Monday, October 15, 2012

Bushcraft: starring Richard Graves

Amazon sells Richard Graves original 1944 work Bushcraft: How to Live in the Jungle & Bush (c) 1944. The dust jacket states that this book was taken directly from his class training notes while in the U.S. Army Air Crew, Jungle Survival & Rescue Detachment. He also instructed while operating out of Hollandia, Dutch New Guinea.

Here is the introduction to the revised and updated ~ Australian Bushcraft (c) 1984.

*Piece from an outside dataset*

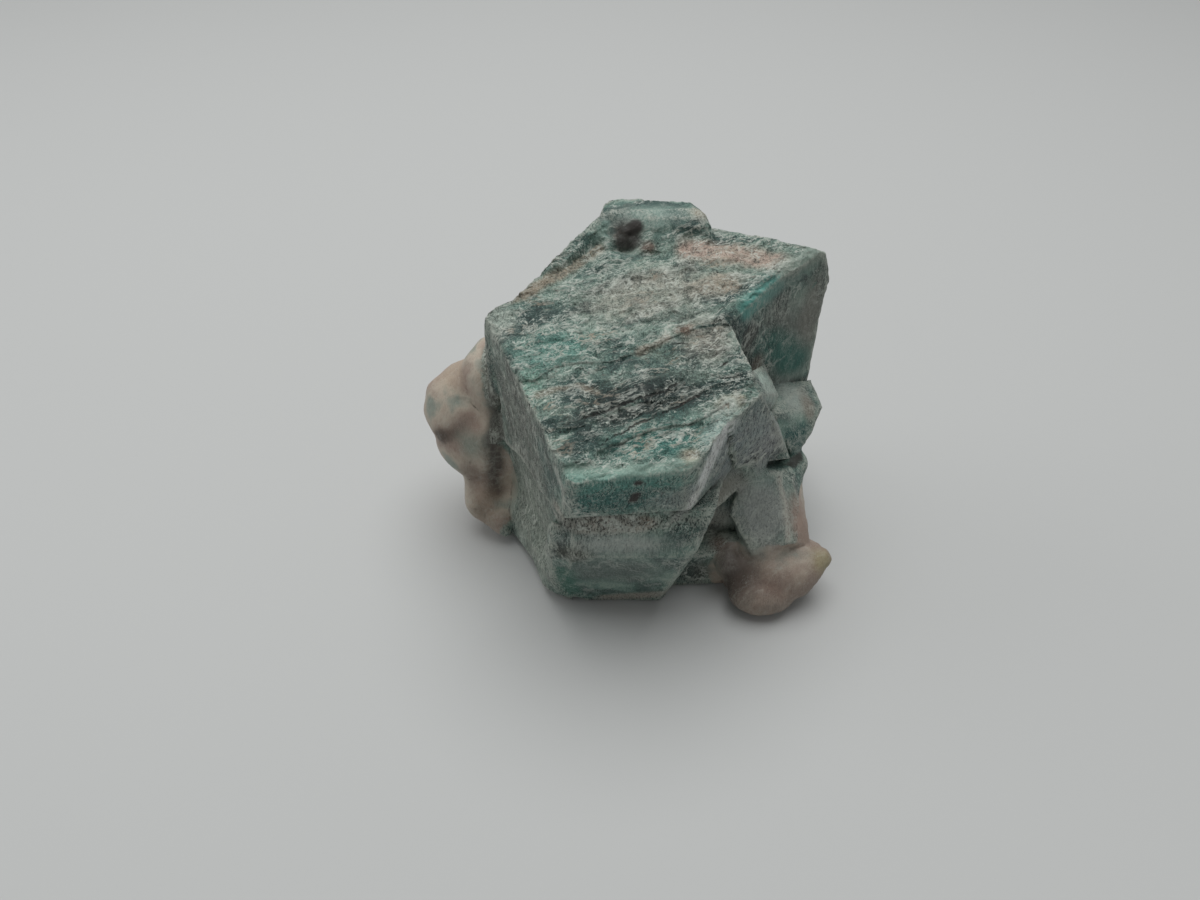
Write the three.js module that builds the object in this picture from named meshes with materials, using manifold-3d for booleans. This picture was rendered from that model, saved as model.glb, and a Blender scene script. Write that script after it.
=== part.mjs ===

Richard Graves, who died in 1971, first published The 10 Bushcraft Books in 1950. A cousin of poet and author Robert Graves, he was an enthusiastic bushwalker, skier and a pioneer of white-water canoeing. During the Second World War he realised that knowing the bush helped to save lives, particularly those of men stranded behind enemy lines in the island jungles of the Pacific zone. He founded and led the Australian Jungle Rescue Detachment, assigned to the Far East United States Air Force. This detachment of 60 specially selected A.I.F. soldiers successfully carried out more than 300 rescue missions during the period of the war. Most of these missions were in enemy-held territory. All were successful, and no lives were lost.

The key to the success of these rescue missions in wild and inhospitable country was survival. It was then, during the jungle training school period, that he started to compile the notes for the original 10 bushcraft volumes.

Graves later revised the notes and after the war conducted a school in bushcraft for almost twenty years.

In his introduction to the collection of these books Graves stated:

“The practice of bushcraft shows many unexpected results. The five senses are sharpened and consequently the joy of being alive is greater. The individual’s ability to adapt and improvise is developed to a remarkable degree. This in turn leads to increased self-confidence.”

“Self-confidence and the ability to adapt to a changing environment and to overcome the difficulties is followed by a rapid improvement in the individual’s daily work. This in turn leads to advancement and promotion. Bushcraft, by developing adaptability, provides a broadening influence, a necessary counter to offset the narrowing influence of modern specialisation.”

“For this work of bushcraft, all that is needed is a sharp cutting instrument: knife axe or machete. The last is the most useful. For the work, dead materials are most suitable. The practice of bushcraft conserves and does not destroy wildlife.”